The Nepalese press recently reported that China and Nepal had completed a study on the cross-border, 100-km railway that they say will connect Kathmandu with the border town of Kyirong (Chinese: Gyirong) in the TAR. Last year, China's National People’s Congress had confirmed the extension of the rail link from Shigatse (Chinese: Rigaze) to Kyirong (Chinese: Gyirong) on the Nepal border as part of a strategic rail network. Reports in the Chinese and Nepalese media have indicated that the construction of Tibet’s railway from Shigatse to the borders of India and Nepal is scheduled for completion by 2020. The article in Nepal’s www.myrepublica.com on November 11 referred to a study of the route that was part of the ‘One Belt One Road’ agreement signed by the Nepalese government with China in May. The report claimed about 85 percent of the railroad will be underground and will pass beneath the hills from Kyirong, which lies at the altitude of 4000 metres, to Kathmandu (1400 metres). 

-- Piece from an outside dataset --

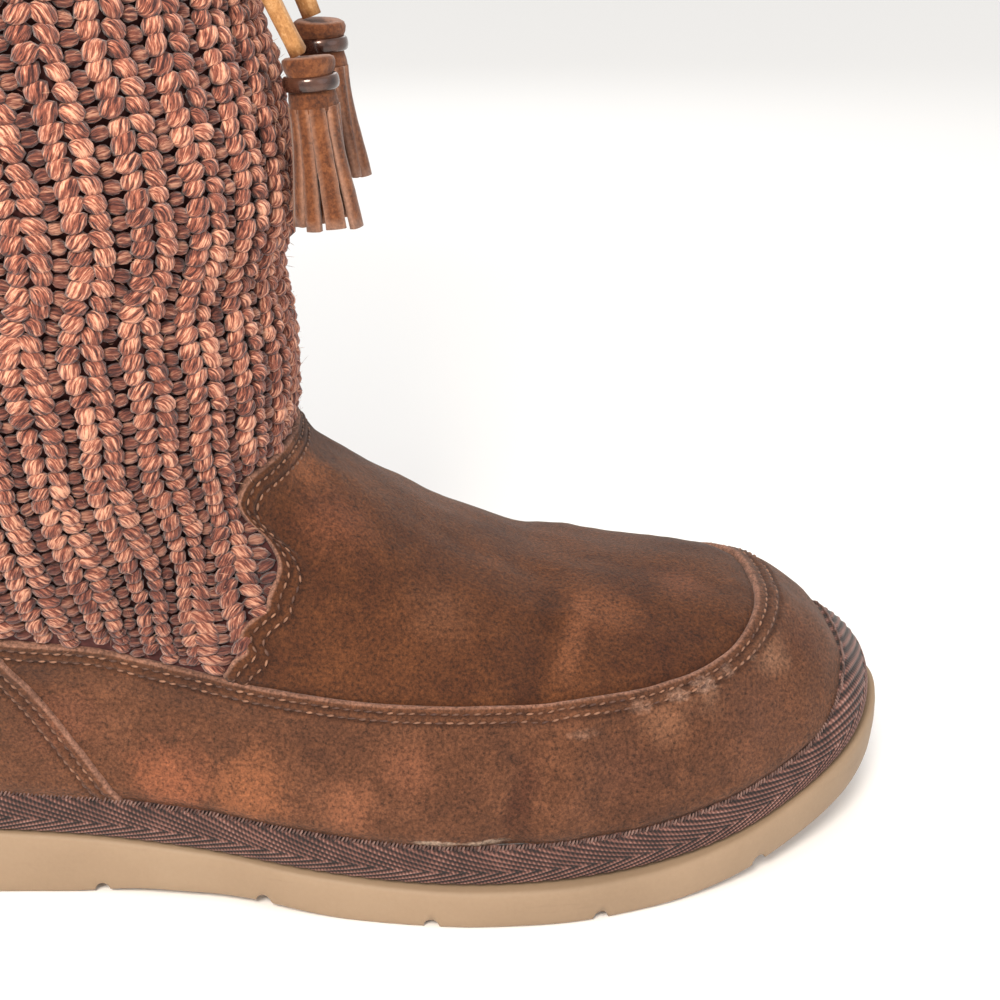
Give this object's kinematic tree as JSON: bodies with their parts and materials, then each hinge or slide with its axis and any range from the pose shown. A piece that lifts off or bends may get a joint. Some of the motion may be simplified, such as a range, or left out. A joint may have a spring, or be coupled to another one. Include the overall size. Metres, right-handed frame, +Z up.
{
  "type": "mukluk boot",
  "caption": "Tall mukluk boot with a rib-knit shaft, moccasin-style suede foot, twill binding tape, flat foam sole and a tied leather thong with tassels.",
  "frame": {"origin": "on the floor, at the middle of the flat underside of the heel", "axes": "+X towards the toe, +Y towards the inner side of the foot, +Z up the shaft"},
  "size_m": [0.2847, 0.121, 0.34],
  "materials": {
    "eva_foam": "matt tan moulded foam",
    "fleece": "pale fleece",
    "lined_wall": "soft lined wall",
    "suede": "mottled brown suede",
    "twill": "herringbone twill",
    "knit": "chunky melange rib knit",
    "thong_leather": "light tan thong",
    "tassel_suede": "brown suede strips",
    "horn": "dark glossy clip"
  },
  "bodies": {
    "root": {"outsole": "eva_foam", "insole": "fleece", "upper": "lined_wall", "vamp_plug": "suede", "foxing": "suede", "heel_counter": "suede", "binding_tape": "twill", "knit_shaft": "knit", "collar_thong": "thong_leather", "thong_knot": "thong_leather", "thong_end_front": "thong_leather", "thong_end_side": "thong_leather", "tassel_front": "tassel_suede", "tassel_side": "tassel_suede", "clip_front": "horn", "clip_side": "horn"}
  },
  "joints": []
}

(Comment:The likelihood of a railway tunneled deep under Chomolungma (Mt Everest), in the youngest and one of the most active seismic zones on earth, is unlikely. The Chinese official media has stated that the rail link would reach Nepal via Shigatse and Kyirong, on the border, where a new ‘land border post’ has been established. The route Shigatse-Kyirong would not naturally pass through the Mount Everest area, unless there were particular reasons from the Chinese side.This possibility was first raised in 2015 by a railway and ‘tunnelling expert’, Wang Mengshu, who was cited by China Daily as saying: “The line will probably have to go through Qomolangma [Chinese way of referring to Chomolungma or Mt. Everest] so that workers may have to dig some very long tunnels.” A more credible piece by a 'tunnelling expert' in 2012 did not mention this plan at all but focused on two possible routes that had been charted from the Chinese side and across Nepal. In the same article in the Nepalese press on November 11, Ananta Acharya, director general of the Department of Railways in Nepal, appeared to be urging caution in reaching conclusions about the nature of the construction, saying, “This was a basic research of the topology and geography. Both sides will later reach an agreement for carrying out a feasibility study.”)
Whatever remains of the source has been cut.